━━ SOURCE DATA

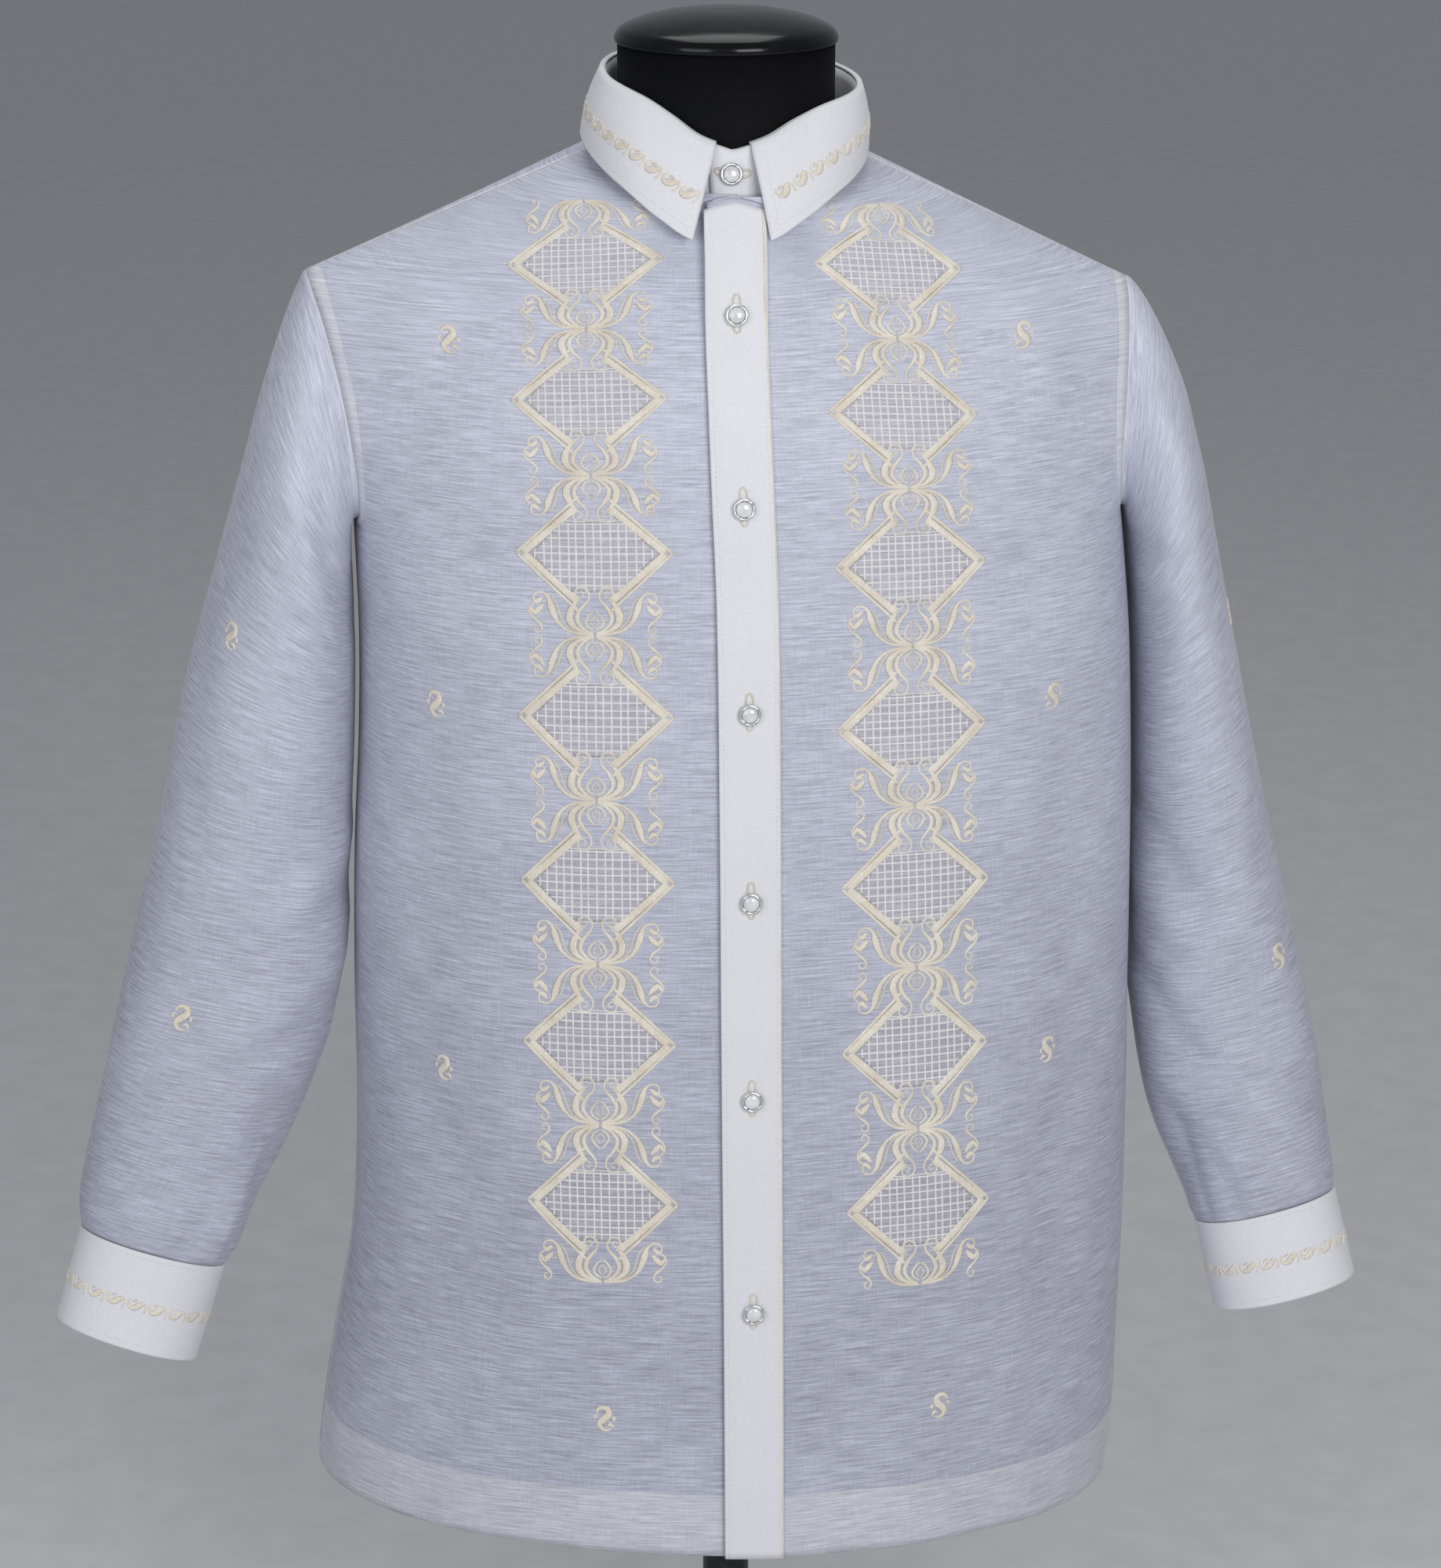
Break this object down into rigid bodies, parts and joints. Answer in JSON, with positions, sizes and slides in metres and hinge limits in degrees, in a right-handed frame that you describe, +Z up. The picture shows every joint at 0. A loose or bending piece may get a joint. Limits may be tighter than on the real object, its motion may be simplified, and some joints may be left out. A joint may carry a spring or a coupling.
{
  "type": "barong tagalog on a limbless dress form",
  "caption": "Sheer embroidered long-sleeved shirt with an opaque collar, placket and cuffs, worn by a black limbless dress form on a round base.",
  "frame": {"origin": "middle of the round base's underside, on the floor", "axes": "+Z up, the shirt faces -Y, +X towards the wearer's left sleeve"},
  "size_m": [0.7668, 0.2906, 1.069],
  "materials": {
    "sheer_cloth": "sheer, slubbed",
    "opaque_cloth": "crisp, matte",
    "embroidery": "satin thread",
    "pearl_button": "pearl in a polished rim",
    "button_rim": "polished",
    "form_cloth": "flocked, matte",
    "form_gloss": "gloss",
    "stand_metal": "satin black"
  },
  "bodies": {
    "root": {"front_right": "sheer_cloth", "front_left": "sheer_cloth", "back": "sheer_cloth", "placket": "opaque_cloth", "collar_stand": "opaque_cloth", "collar_leaf": "opaque_cloth", "sleeve_right": "sheer_cloth", "sleeve_left": "sheer_cloth", "cuff_right": "opaque_cloth", "cuff_left": "opaque_cloth", "button_1": "pearl_button", "button_2": "pearl_button", "button_3": "pearl_button", "button_4": "pearl_button", "button_5": "pearl_button", "button_6": "pearl_button", "button_7": "pearl_button", "cuff_button_right": "pearl_button", "cuff_button_left": "pearl_button", "form_torso": "form_cloth", "form_cap": "form_gloss", "form_pole": "stand_metal", "form_base": "stand_metal"}
  },
  "joints": []
}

━━━━

- [WHAT YOU NEED TO DO]:
Each line of the material should be echoed exactly.

- [EXERCISE RESPONSE]:
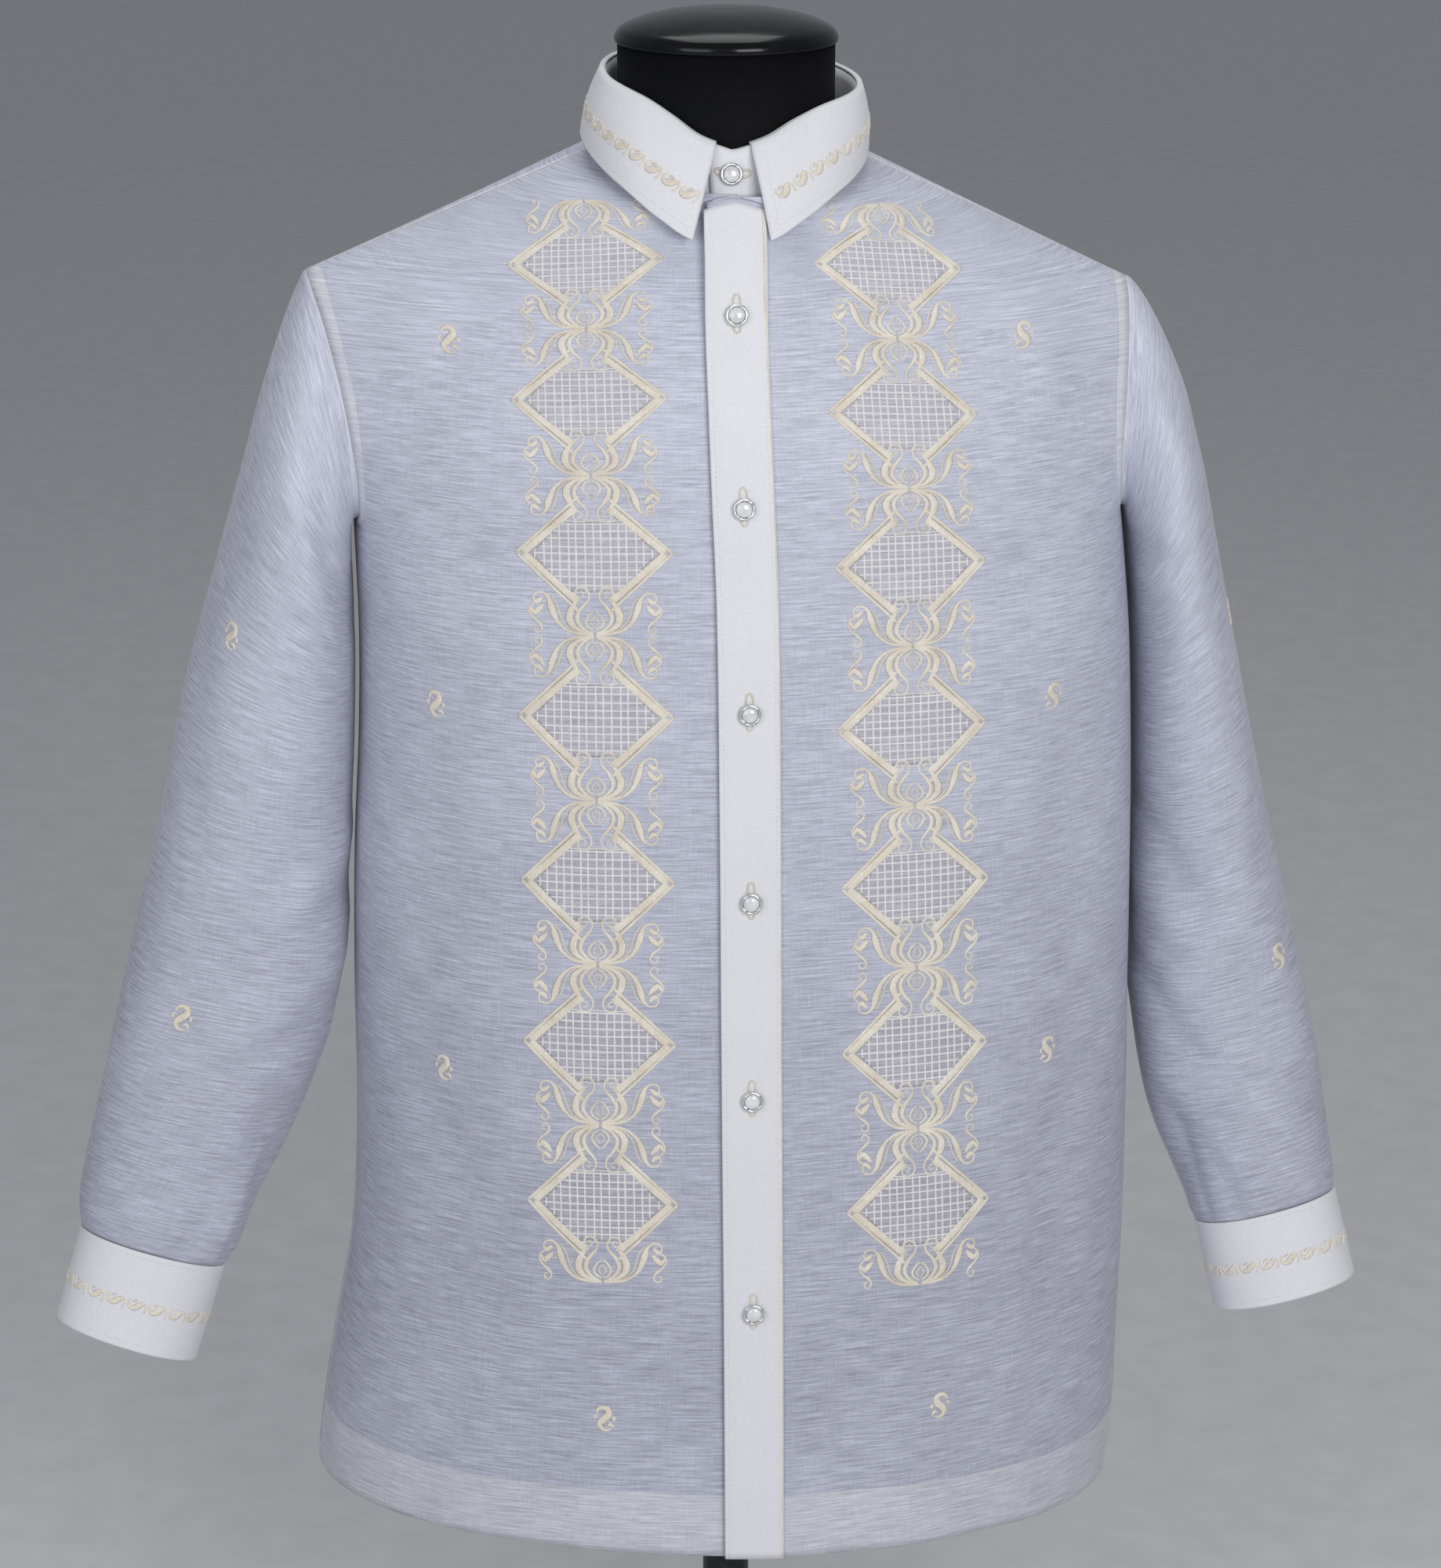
Break this object down into rigid bodies, parts and joints. Answer in JSON, with positions, sizes and slides in metres and hinge limits in degrees, in a right-handed frame that you describe, +Z up. The picture shows every joint at 0. A loose or bending piece may get a joint. Limits may be tighter than on the real object, its motion may be simplified, and some joints may be left out. A joint may carry a spring or a coupling.
{
  "type": "barong tagalog on a limbless dress form",
  "caption": "Sheer embroidered long-sleeved shirt with an opaque collar, placket and cuffs, worn by a black limbless dress form on a round base.",
  "frame": {"origin": "middle of the round base's underside, on the floor", "axes": "+Z up, the shirt faces -Y, +X towards the wearer's left sleeve"},
  "size_m": [0.7668, 0.2906, 1.069],
  "materials": {
    "sheer_cloth": "sheer, slubbed",
    "opaque_cloth": "crisp, matte",
    "embroidery": "satin thread",
    "pearl_button": "pearl in a polished rim",
    "button_rim": "polished",
    "form_cloth": "flocked, matte",
    "form_gloss": "gloss",
    "stand_metal": "satin black"
  },
  "bodies": {
    "root": {"front_right": "sheer_cloth", "front_left": "sheer_cloth", "back": "sheer_cloth", "placket": "opaque_cloth", "collar_stand": "opaque_cloth", "collar_leaf": "opaque_cloth", "sleeve_right": "sheer_cloth", "sleeve_left": "sheer_cloth", "cuff_right": "opaque_cloth", "cuff_left": "opaque_cloth", "button_1": "pearl_button", "button_2": "pearl_button", "button_3": "pearl_button", "button_4": "pearl_button", "button_5": "pearl_button", "button_6": "pearl_button", "button_7": "pearl_button", "cuff_button_right": "pearl_button", "cuff_button_left": "pearl_button", "form_torso": "form_cloth", "form_cap": "form_gloss", "form_pole": "stand_metal", "form_base": "stand_metal"}
  },
  "joints": []
}